Remarkably, antibodies against M. suis were detected in approximately 20% of the piglets in the PCR-negative group. At first sight, these results seem to speak in favor of a false-positive serology. However, all sera were reanalyzed using immunoblots against whole-cell M. suis antigens and against the recombinant proteins, and the seropositivity could thus be confirmed in practically all cases (data not shown). Therefore, it is obvious that our serological assay enables the detection of seropositive animals after clearance of the infection or the detection of chronic low-grade infections which cannot be recognized by PCR or by microscopy. These carrier pigs are of major economic significance, as well as being important with regard to epidemiology, surveillance, and the eradication of PE. Altogether, the new M. suis serological assays are a very valuable completion of our diagnostic possibilities for M. suis infections, especially in addition to PCR.

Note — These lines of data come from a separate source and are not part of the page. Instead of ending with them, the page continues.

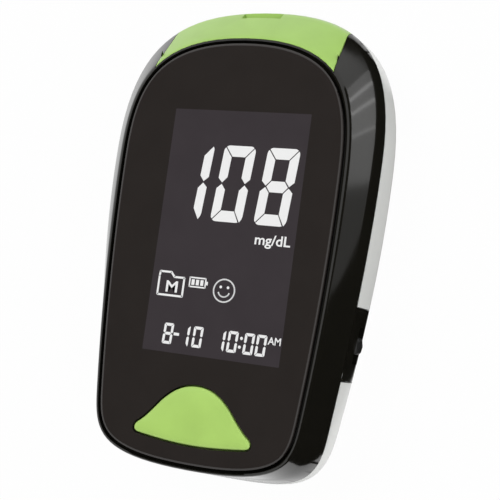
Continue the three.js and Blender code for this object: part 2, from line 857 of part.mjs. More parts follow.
// A bowed leaf contact under the roof of the socket's channel, one for each electrode of a strip.
function stripContact() {
  const half = stripContactLength / 2;
  const low = stripContactThickness;
  const profile = [
    [-half, 0],
    [-half, -low],
    [-half / 3, -low],
    [half / 3, -low - stripContactBow],
    [half, -low - stripContactBow / 3],
    [half, -stripContactBow / 3],
    [half / 3, -stripContactBow],
    [-half / 4, 0],
  ].map(([y, z]) => new THREE.Vector2(y, z));
  const leaf = new THREE.ExtrudeGeometry(new THREE.Shape(profile), {
    depth: stripContactWidth,
    bevelEnabled: false,
  });
  leaf.translate(0, 0, -stripContactWidth / 2).rotateY(Math.PI / 2).rotateX(Math.PI / 2);
  return solid(leaf);
}

function mainBoard() {
  const sheet = prism(inset(bodyOutline, boardInset), boardBottom, boardTop);
  const notches = screwPlaces.map(([x, y]) =>
    rod(x, y, [0, bodyHeight], screwBossDiameter / 2 + fitGap),
  );
  const holes = boardScrewPlaces.map(([x, y]) =>
    rod(x, y, [0, bodyHeight], boardScrewDiameter / 2 + fitGap / 2, smallSides),
  );
  const end = block(
    [-bodyWidth, bodyWidth],
    [topY - boardTopMargin, topY],
    [boardBottom - overrun, boardTop + overrun],
  );
  return cut(sheet, end, ...notches, ...holes);
}

const displayGlass = () => block([-glassHalf, glassHalf], glassEnds, [glassBottom, glassTop]);
const backlight = () =>
  block([-glassHalf, glassHalf], [glassEnds[0], glassEnds[1] - contactLedge], [boardTop, glassBottom]);
const zebraStrip = () =>
  block(
    [-glassHalf + zebraWidth, glassHalf - zebraWidth],
    [glassEnds[1] - fitGap - zebraWidth, glassEnds[1] - fitGap],
    [boardTop, glassBottom],
  );

// The moulded frame that holds the display's glass and backlight on the board.
function displayFrame() {
  const grown = (margin) => [
    [-glassHalf - margin, glassHalf + margin],
    [glassEnds[0] - margin, glassEnds[1] + margin],
  ];
  const outer = block(...grown(fitGap + displayFrameWall), [boardTop, glassTop]);
  const inner = block(...grown(fitGap), [boardTop - overrun, glassTop + overrun]);
  return cut(outer, inner);
}

function microcontroller() {
  const half = chipSide / 2;
  return block([-half, half], [-half, half], [-chipThickness, 0]);
}

const buzzer = () =>
  turned([
    [0, -buzzerHeight],
    [buzzerDiameter / 2 - fitGap, -buzzerHeight],
    [buzzerDiameter / 2, fitGap - buzzerHeight],
    [buzzerDiameter / 2, 0],
    [0, 0],
  ]);

// A cell along Y: it starts at its flat end and ends in its nub.
function cell() {
  const radius = cellDiameter / 2;
  const body = cellLength - cellNubLength;
  const profile = [
    [0, 0],
    [radius - fitGap, 0],
    [radius, fitGap],
    [radius, body - fitGap],
    [radius - fitGap, body],
    [cellNubDiameter / 2, body],
    [cellNubDiameter / 2, cellLength],
    [0, cellLength],
  ].map(([r, y]) => new THREE.Vector2(r, y));
  return solid(new THREE.LatheGeometry(profile, cellSides));
}

// A contact plate on a compartment wall, with or without the coil that presses on a cell's flat end.
// It stands in the XZ plane, and the coil runs towards +Y.
function contactPlate(halfWidth, coilX) {
  const radius = (cellSpringDiameter - cellSpringWire) / 2;
  const plate = block(
    [-halfWidth, halfWidth],
    [0, contactThickness],
    [-contactSide / 2, contactSide / 2],
  );
  if (coilX === undefined) return plate;
  const reach = cellSpringLength - cellSpringWire;
  const coil = wire(
    new Helix(radius, radius / 2, reach, cellSpringTurns),
    cellSpringWire,
    cellSpringTurns * stepsPerTurn,
  );
  return join(plate, coil.translate([coilX, contactThickness, 0]));
}

function setKey() {
  const radius = setKeyDiameter / 2;
  const flangeBottom = setKeyReach + compartmentWall + fitGap;
  const flangeTop = flangeBottom + setKeyFlangeThickness;
  return turned([
    [0, 0],
    [radius - fitGap, 0],
    [radius, fitGap],
    [radius, flangeBottom],
    [radius + setKeyFlange, flangeBottom],
    [radius + setKeyFlange, flangeTop],
    [radius, flangeTop],
    [radius, setKeyHeight],
    [0, setKeyHeight],
  ]);
}

// A pan-head screw that points up: its head hangs below z = 0.
function screw(diameter, headDiameter, headHeight, length) {
  const head = headDiameter / 2;
  const shank = diameter / 2;
  const body = turned(
    [
      [0, -headHeight],
      [head * screwCrownShare, -headHeight],
      [head, -headHeight * screwEdgeShare],
      [head, 0],
      [shank, 0],
      [shank, length - shank],
      [0, length],
    ],
    smallSides,
  );
  const blade = diameter * screwBladeShare;
  const slot = (wide, deep) =>
    block([-wide / 2, wide / 2], [-deep / 2, deep / 2], [-headHeight - shank, shank / 2 - headHeight]);
  return cut(body, slot(diameter, blade), slot(blade, diameter));
}

function placed(mesh, x, y, z) {
  mesh.position.set(x, y, z);
  return mesh;
}

function housing() {
  const group = new THREE.Group();
  group.add(
    piece("front_bezel", frontBezel(), "black"),
    piece("top_cap", topCap(), "green"),
    piece("face_lens", faceLens(), "lens"),
    piece("rear_case", rearCase(), "silver"),
    piece("battery_door", batteryDoor(), "silver"),
  );
  const caseScrew = screw(screwDiameter, screwHeadDiameter, screwHeadHeight, screwLength);
  screwPlaces.forEach(([x, y], i) =>
    group.add(placed(piece("case_screw_" + (i + 1), caseScrew, "steel"), x, y, screwSeat)),
  );
  return group;
}

function keys() {
  const group = new THREE.Group();
  const domeHeight = shelfBottom - fitGap - buttonFlangeThickness - boardTop;
  const setRadius = setKeyDiameter / 2;
  group.add(
    piece("main_button", mainButton(), "green"),
    placed(
      piece("button_dome", dome(domeBaseRadius, domeTopRadius, domeHeight, buttonTravel), "rubber"),
      0,
      buttonCentreY,
      boardTop,
    ),
    placed(piece("set_button", setKey(), "dark"), setKeyX, setKeyY, setKeyBottom),
  );
  const setDome = piece(
    "set_dome",
    dome(setRadius + setKeyFlange, setRadius, setDomeHeight, setKeyTravel),
    "rubber",
  );
  setDome.rotation.x = Math.PI;
  group.add(placed(setDome, setKeyX, setKeyY, boardBottom));
  return group;
}

function display() {
  const group = new THREE.Group();
  group.add(
    piece("display_glass", displayGlass(), "glass"),
    piece("backlight_panel", backlight(), "frame"),
    piece("display_frame", displayFrame(), "frame"),
    piece("zebra_strip", zebraStrip(), "rubber"),
  );
  return group;
}

function electronics() {
  const group = new THREE.Group();
  group.add(
    piece("main_board", mainBoard(), "board"),
    placed(piece("microcontroller", microcontroller(), "dark"), chipX, chipY, boardBottom),
    placed(piece("buzzer", buzzer(), "brass"), buzzerX, buzzerY, boardBottom),
    piece("strip_socket", stripSocket(), "frame"),
  );
  const leaf = stripContact();
  const roof = boardBottom - socketHeight / 2 + stripSpace / 2;
  [-1, 0, 1].forEach((side, i) =>
    group.add(
      placed(
        piece("strip_contact_" + (i + 1), leaf, "brass"),
        side * stripContactPitch,
        socketFrontY - stripContactLength,
        roof,
      ),
    ),
  );
  const boardScrew = screw(
    boardScrewDiameter,
    boardScrewHeadDiameter,
    boardScrewHeadHeight,
    boardScrewLength,
  );
  boardScrewPlaces.forEach(([x, y], i) =>
    group.add(placed(piece("board_screw_" + (i + 1), boardScrew, "steel"), x, y, boardBottom)),
  );
  return group;
}

function ejector() {
  const group = new THREE.Group();
  group.add(
    piece("ejector_slide", ejectorSlide(), "dark"),
    placed(
      piece("ejector_spring", returnSpring(), "steel"),
      armX + armWidth / 2 + fitGap + springDiameter / 2,
      springStartY + springWire / 2,
      (armBottom + armTop) / 2,
    ),
  );
  return group;
}

function power() {
  const group = new THREE.Group();
  const cellZ = cellBottom + cellDiameter / 2;
  const side = cellPitch / 2;
  const frontFace = compartmentFrontY - contactThickness;
  const rearFace = compartmentEndY + contactThickness;
  const first = piece("battery_1", cell(), "cell");
  placed(first, -side, frontFace - cellGap - cellLength, cellZ);
  const second = piece("battery_2", cell(), "cell");
  second.rotation.z = Math.PI;
  placed(second, side, rearFace + cellGap + cellLength, cellZ);
  const plus = piece("contact_plus", contactPlate(contactSide / 2), "steel");
  placed(plus, -side, frontFace, cellZ);
  const minus = piece("contact_minus", contactPlate(contactSide / 2, 0), "steel");
  minus.rotation.z = Math.PI;
  placed(minus, side, compartmentFrontY, cellZ);
  const bridge = piece(
    "contact_bridge",
    contactPlate(side + contactSide / 2, -side),
    "steel",
  );
  placed(bridge, 0, compartmentEndY, cellZ);
  group.add(first, second, plus, minus, bridge);
  return group;
}

const meter = new THREE.Group();
meter.add(housing(), keys(), display(), electronics(), ejector(), power());

export default meter;
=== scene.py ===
"""The finished look of a blood glucose meter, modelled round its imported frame.

Everything is in metres. The meter lies on its back, so +Z comes out of the face, +Y points to the
strip port and +X is right.
"""

import logging
import math
from collections.abc import Callable, Iterator, Sequence
from contextlib import contextmanager
from dataclasses import dataclass, field, replace
from enum import Enum

import bmesh
import bpy
from mathutils import Matrix, Vector


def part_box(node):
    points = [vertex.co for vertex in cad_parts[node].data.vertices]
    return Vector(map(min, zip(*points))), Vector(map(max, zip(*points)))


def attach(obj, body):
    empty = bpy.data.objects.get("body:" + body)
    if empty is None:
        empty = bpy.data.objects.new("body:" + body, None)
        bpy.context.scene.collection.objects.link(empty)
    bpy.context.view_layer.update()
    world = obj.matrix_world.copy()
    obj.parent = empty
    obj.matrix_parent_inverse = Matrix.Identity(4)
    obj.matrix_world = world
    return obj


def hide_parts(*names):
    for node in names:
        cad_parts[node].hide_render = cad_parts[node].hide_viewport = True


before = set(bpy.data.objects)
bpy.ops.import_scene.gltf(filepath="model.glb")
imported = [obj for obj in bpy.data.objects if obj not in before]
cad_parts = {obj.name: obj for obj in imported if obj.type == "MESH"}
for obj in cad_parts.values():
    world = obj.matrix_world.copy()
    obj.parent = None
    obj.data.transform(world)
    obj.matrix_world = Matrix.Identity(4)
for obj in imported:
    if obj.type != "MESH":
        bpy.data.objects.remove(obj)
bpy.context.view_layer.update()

MM = 0.001
OVERRUN = 1 * MM
WELD = 0.001 * MM
CAPITAL_SHARE = 0.7
LETTER_WEIGHT = 0.022
LOG = logging.getLogger("meter")

Point = tuple[float, float]
Place = tuple[float, float, float]
Piece = bpy.types.Object
Tree = bpy.types.NodeTree
Node = bpy.types.Node
Socket = bpy.types.NodeSocket


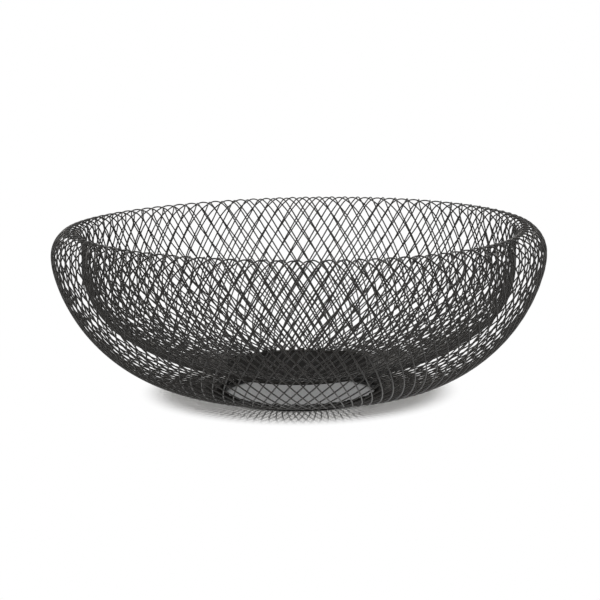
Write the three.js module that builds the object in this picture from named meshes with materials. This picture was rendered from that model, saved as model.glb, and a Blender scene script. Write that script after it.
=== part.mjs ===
// A double-walled wire fruit bowl. Two crossing layers of thin steel wire leave an open base ring as
// the outer wall, fold over in a rounded rim and run down inside as the inner wall.
// Lengths are in millimetres and angles in degrees. +Z is up, and the origin lies on the surface
// that the bowl stands on, at the centre of its base.
import * as THREE from 'three';

// Wire
const wireHeight = 1.05;
const wireWidth = 1.35;
const layerGap = 0.3;

// Mesh: each layer's wires lean one way and cross the other layer's at even steps. The lean grows
// with the radius, as on a net of equal cells, and a little more where the mesh folds at the crest.
const wiresPerLayer = 99;
const wiresPerNode = 4;
const widestLean = 34.27;
const crestLean = 2.9;
const crestReach = 8;
const meshTurn = -0.18;
const layerShift = 1.36;

// The mesh isn't quite true: its wires lie up to unevenTurn off their even places, and the widest
// part rises and sinks by rimWarp twice round
const unevenTurn = 0.62;
const unevenAzimuth = 193;
const rimWarp = 1.12;

// Wall section, half way between the two layers, from the hem at the base to the hem at the floor
const hemRadius = 48.6;
const baseSlope = 8.2;
const baseRun = 20.3;
const wallRadius = 102.2;
const shoulderSlope = 75.1;
const shoulderRadius = 42.6;
const rimOuterRadius = 17.4;
const rimOuterTurn = 55.5;
const crestRadius = 6.8;
const crestTurn = 100.8;
const rimInnerRadius = 16.9;
const innerDrop = 11.8;
const innerWallRadius = 48.7;
const innerWallSlope = 37.1;
const floorRadius = 134.8;
const upright = 90;
const rimTurn = 180;

// Steps along each stretch of the section
const baseSteps = 1;
const wallSteps = 4;
const shoulderSteps = 1;
const rimOuterSteps = 2;
const crestSteps = 3;
const rimInnerSteps = 1;
const dropSteps = 1;
const innerWallSteps = 3;
const floorSteps = 2;
const sumParts = 24;

// Hem rings and the floor plate
const hemRingWire = 2.1;
const plateThickness = 1.6;
const plateEdge = 0.4;
const seatGap = 0.3;
const ringSides = 8;
const ringSegments = 32;

const degrees = Math.PI / 180;
const layerReach = layerGap / 2 + wireHeight;
const halfStep = Math.PI / wiresPerLayer;
const plateRadius = hemRadius - hemRingWire / 2 - seatGap;
const hemHeight = hemRingWire + seatGap + layerReach;

function wireFinish() {
  return new THREE.MeshStandardMaterial({
    color: 0x1d1d1f, metalness: 0.35, roughness: 0.5, flatShading: true,
  });
}

// A stretch of the section gives its point and its heading for t from 0 to 1

function straightStretch(start, length) {
  return (t) => ({
    r: start.r + length * t * Math.cos(start.heading),
    z: start.z + length * t * Math.sin(start.heading),
    heading: start.heading,
  });
}

// A positive turn bends to the left of the heading
function bendStretch(start, radius, turn) {
  const side = Math.sign(turn);
  const centreR = start.r - side * radius * Math.sin(start.heading);
  const centreZ = start.z + side * radius * Math.cos(start.heading);
  return (t) => {
    const heading = start.heading + turn * degrees * t;
    return {
      r: centreR + side * radius * Math.sin(heading),
      z: centreZ - side * radius * Math.cos(heading),
      heading,
    };
  };
}

// The whole section: finely spaced points with their distance along it, and the stations among
// them, the widest point and the crest.
function wallSection() {
  const points = [{ r: hemRadius, z: hemHeight, heading: baseSlope * degrees, along: 0, station: true }];
  const last = () => points[points.length - 1];

  function follow(stretch, steps) {
    for (let part = 1; part <= steps * sumParts; part += 1) {
      const point = stretch(part / (steps * sumParts));
      const along = last().along + Math.hypot(point.r - last().r, point.z - last().z);
      points.push({ ...point, along, station: part % sumParts === 0 });
    }
  }

  follow(straightStretch(last(), baseRun), baseSteps);
  follow(bendStretch(last(), wallRadius, shoulderSlope - baseSlope), wallSteps);
  follow(bendStretch(last(), shoulderRadius, upright - shoulderSlope), shoulderSteps);
  const widest = last();
  follow(bendStretch(last(), rimOuterRadius, rimOuterTurn), rimOuterSteps);
  follow(bendStretch(last(), crestRadius, crestTurn), crestSteps);
  follow(bendStretch(last(), rimInnerRadius, rimTurn - rimOuterTurn - crestTurn), rimInnerSteps);
  follow(straightStretch(last(), innerDrop), dropSteps);
  follow(bendStretch(last(), innerWallRadius, innerWallSlope - upright), innerWallSteps);

  // The last bend flattens out and stops where the section is back at the hem's radius
  const floorRun = (last().r - hemRadius) / floorRadius;
  const floorSlope = Math.asin(Math.sin(innerWallSlope * degrees) - floorRun) / degrees;
  follow(bendStretch(last(), floorRadius, floorSlope - innerWallSlope), floorSteps);

  const crest = points.reduce((highest, point) => (point.z > highest.z ? point : highest));
  return { points, widest, crest };
}

const { points: section, widest, crest } = wallSection();
const cellSide = halfStep * widest.r / Math.sin(widestLean * degrees);

// Stations along the section, each with the angle round the axis that a wire has turned by there
function wallStations() {
  const stations = [];
  let turn = 0;
  section.forEach((point, index) => {
    const before = section[Math.max(index - 1, 0)];
    const sideways = halfStep * (point.r + before.r) / 2;
    const fromCrest = ((point.along + before.along) / 2 - crest.along) / crestReach;
    const lean = Math.asin(sideways / cellSide) + crestLean * degrees * Math.exp(-0.5 * fromCrest ** 2);
    turn += halfStep * (point.along - before.along) * Math.tan(lean) / sideways;
    if (point.station) {
      stations.push({ ...point, turn });
    }
  });
  return stations;
}

// A place on the wall of the slightly untrue bowl, and the way square to the wall there
function onWall(station, evenAzimuth) {
  const uneven = unevenTurn * degrees * Math.cos(evenAzimuth - unevenAzimuth * degrees);
  const azimuth = evenAzimuth + uneven;
  const share = (station.r - hemRadius) / (widest.r - hemRadius);
  const around = new THREE.Vector3(Math.cos(azimuth), Math.sin(azimuth), 0);
  const out = around.clone().multiplyScalar(Math.sin(station.heading));
  out.z = -Math.cos(station.heading);
  const point = around.multiplyScalar(station.r);
  point.z = station.z + rimWarp * share * Math.sin(2 * azimuth);
  return { point, out };
}

// Neighbouring wires of one layer, run back and forth as one length with a turn-back at each hem.
// side is 1 for the outer layer, whose wires lean left as they rise, and -1 for the inner layer.
function wirePath(stations, side, firstWire, wires) {
  const path = [];
  for (let wire = 0; wire < wires; wire += 1) {
    const order = wire % 2 === 0 ? stations : [...stations].reverse();
    const start = 2 * halfStep * (firstWire + wire) + meshTurn * degrees;
    for (const station of order) {
      const place = onWall(station, start - side * (station.turn - layerShift * degrees));
      path.push({ point: place.point, out: place.out.multiplyScalar(side) });
    }
  }
  return path;
}

// A three-sided wire along the path, with its flat side towards the other layer
function wireGeometry(path) {
  const positions = [];
  const faces = [];
  const last = path.length - 1;
  const corners = [[-wireWidth / 2, layerGap / 2], [wireWidth / 2, layerGap / 2], [0, layerReach]];
  const sides = corners.length;

  path.forEach(({ point, out }, index) => {
    const before = path[Math.max(index - 1, 0)].point;
    const after = path[Math.min(index + 1, last)].point;
    const arriving = point.clone().sub(index > 0 ? before : point).normalize();
    const leaving = after.clone().sub(point).normalize();
    const across = out.clone().cross(arriving.clone().add(leaving)).normalize();
    const square = out.clone().cross(index < last ? leaving : arriving).normalize();
    const mitre = 1 / across.dot(square);
    for (const [sideways, outward] of corners) {
      const corner = point.clone();
      corner.addScaledVector(across, sideways * mitre);
      corner.addScaledVector(out, outward);
      positions.push(corner.x, corner.y, corner.z);
    }
    if (index === 0) {
      return;
    }
    const ring = index * sides;
    for (let side = 0; side < sides; side += 1) {
      const next = (side + 1) % sides;
      faces.push(ring - sides + side, ring - sides + next, ring + next);
      faces.push(ring - sides + side, ring + next, ring + side);
    }
  });
  faces.push(0, 2, 1);
  faces.push(last * sides, last * sides + 1, last * sides + 2);

  const geometry = new THREE.BufferGeometry();
  geometry.setAttribute('position', new THREE.Float32BufferAttribute(positions, 3));
  geometry.setIndex(faces);
  geometry.computeVertexNormals();
  return geometry;
}

// A wire ring that the wires' turn-backs are welded to, with a flat side down
function hemRing() {
  const outline = [];
  const reach = hemRingWire / 2 / Math.cos(Math.PI / ringSides);
  for (let side = 0; side <= ringSides; side += 1) {
    const angle = 2 * Math.PI * ((side % ringSides) + 0.5) / ringSides;
    outline.push(new THREE.Vector2(
      hemRadius + reach * Math.cos(angle),
      reach * Math.sin(angle),
    ));
  }
  return new THREE.LatheGeometry(outline, ringSegments).rotateX(Math.PI / 2);
}

// A round plate with its edges taken off, which fits inside the floor's hem ring
function floorPlate() {
  const half = plateThickness / 2;
  const outline = [
    new THREE.Vector2(0, -half),
    new THREE.Vector2(plateRadius - plateEdge, -half),
    new THREE.Vector2(plateRadius, plateEdge - half),
    new THREE.Vector2(plateRadius, half - plateEdge),
    new THREE.Vector2(plateRadius - plateEdge, half),
    new THREE.Vector2(0, half),
  ];
  return new THREE.LatheGeometry(outline, ringSegments).rotateX(Math.PI / 2);
}

const bowl = new THREE.Group();

function add(name, geometry, height = 0) {
  const mesh = new THREE.Mesh(geometry, wireFinish());
  mesh.name = name;
  mesh.position.z = height;
  bowl.add(mesh);
}

const stations = wallStations();

// Under the base hem the open ring stands on the table
add('base_hem_ring', hemRing(), hemRingWire / 2);

// Under the floor hem the ring hangs from the inner layer, and the floor plate fits inside it
const floorHem = stations[stations.length - 1];
const floorReach = layerReach * Math.abs(Math.cos(floorHem.heading));
const floorRingHeight = floorHem.z - floorReach - seatGap - hemRingWire / 2;
add('floor_hem_ring', hemRing(), floorRingHeight);
add('floor_plate', floorPlate(), floorRingHeight);

const layers = [{ name: 'outer_layer_wires', side: 1 }, { name: 'inner_layer_wires', side: -1 }];
for (const { name, side } of layers) {
  for (let first = 0; first < wiresPerLayer; first += wiresPerNode) {
    const number = String(first / wiresPerNode + 1).padStart(2, '0');
    const wires = Math.min(wiresPerNode, wiresPerLayer - first);
    add(`${name}_${number}`, wireGeometry(wirePath(stations, side, first, wires)));
  }
}

export default bowl;
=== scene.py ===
import math

import bpy
import numpy as np
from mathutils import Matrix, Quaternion, Vector


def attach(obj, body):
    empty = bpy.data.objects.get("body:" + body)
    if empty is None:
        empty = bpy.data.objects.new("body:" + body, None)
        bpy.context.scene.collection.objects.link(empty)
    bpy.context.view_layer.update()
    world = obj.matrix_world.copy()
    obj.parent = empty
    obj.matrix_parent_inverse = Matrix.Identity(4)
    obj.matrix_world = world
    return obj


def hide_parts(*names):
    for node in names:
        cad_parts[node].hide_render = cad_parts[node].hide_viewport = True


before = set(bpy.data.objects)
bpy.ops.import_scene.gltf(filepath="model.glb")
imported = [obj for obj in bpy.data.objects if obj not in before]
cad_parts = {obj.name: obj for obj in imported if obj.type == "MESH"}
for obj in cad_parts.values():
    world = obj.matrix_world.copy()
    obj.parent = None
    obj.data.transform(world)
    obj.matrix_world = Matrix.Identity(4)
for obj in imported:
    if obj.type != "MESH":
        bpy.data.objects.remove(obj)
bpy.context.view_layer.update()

# Metres in a millimetre. The bowl is worked out in millimetres, as in the CAD.
MM = 0.001

# Mesh
WIRES_PER_LAYER = 99
WIRES_PER_NODE = 4
WIDEST_LEAN = math.radians(34.27)
CREST_LEAN = math.radians(2.9)
CREST_REACH = 8.0
MESH_TURN = math.radians(-0.18)
LAYER_SHIFT = math.radians(1.36)
HALF_STEP = math.pi / WIRES_PER_LAYER

# How far the mesh is from true: round the axis once, and up and down twice round
UNEVEN_TURN = math.radians(0.62)
UNEVEN_AZIMUTH = math.radians(193)
RIM_WARP = 1.12

# Wall section, half way between the two layers
HEM_RADIUS = 48.6
HEM_HEIGHT = 3.6
BASE_SLOPE = math.radians(8.2)
BASE_RUN = 20.3
WALL_RADIUS = 102.2
SHOULDER_SLOPE = math.radians(75.1)
SHOULDER_RADIUS = 42.6
RIM_OUTER_RADIUS = 17.4
RIM_OUTER_TURN = math.radians(55.5)
CREST_RADIUS = 6.8
CREST_TURN = math.radians(100.8)
RIM_INNER_RADIUS = 16.9
INNER_DROP = 11.8
INNER_WALL_RADIUS = 48.7
INNER_WALL_SLOPE = math.radians(37.1)
FLOOR_RADIUS = 134.8
SECTION_SAMPLES = 600

# Round wire. Each layer reaches past the wall section by WELD_SINK, so that crossing wires sink into
# each other. The station rows are a wire's turn between two stations, in half steps, and DOME holds
# the angles of the rings at its domed ends.
WIRE_RADIUS = 0.44
WELD_SINK = 0.25
WIRE_SIDES = 8
STATION_ROWS = 0.25
RIM_STATION_ROWS = 0.125
DOME = np.radians([80, 55, 28])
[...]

To date, no serological test for PE has achieved integration into routine diagnostic laboratories. The serological assays currently available are inadequate for routine work because they can be carried out only in those few laboratories able to propagate M. suis in splenectomized pigs and therefore able to prepare diagnostic antigens. Our new recombinant ELISA will contribute to rectifying this problem. The robustness of our serological assays, reflected by the low intra- and interassay coefficients of variation of 6.5 to 8.2% and 20.6%, respectively, provide further evidence for this. Arguments against the application of recombinant antigens in serology are protein stability, lack of sensitivity due to only a few antigens of the agent being used, and E. coli impurities which can be traced back to insufficient purification procedures. Within the scope of our work, the stability of the recombinant proteins proved to be very high (approximately 6 months at −80°C). We determined a similar sensitivity in comparison to results with whole-cell antigens, and as mentioned, our rHspA1 and rMSG1 antigens were quite pure. Nevertheless, an adsorption of the investigated sera with E. coli was unavoidable. Because an adsorption of the prediluted sera (1:25) over a period of about 2 h proved to be sufficient to remove cross-reacting antibodies, it should be possible to perform this additional task in routine laboratories.
In summary, this article describes for the first time the development of a serodiagnostic assay for PE based on antigens produced in the laboratory. The use of the recombinant proteins MSG1 and HspA1 has important advantages, i.e., (i) improved specificity, sensitivity, reproducibility, and reliability of PE serodiagnosis, (ii) replacement of animal experiments necessary to propagate M. suis for antigen production, (iii) the possibility of extensive prevalence and surveillance studies determining the actual impact of M. suis infection in pig populations, and (iv) studies on the connection between the M. suis immune response and PE pathogenesis.
Published ahead of print on 17 October 2007.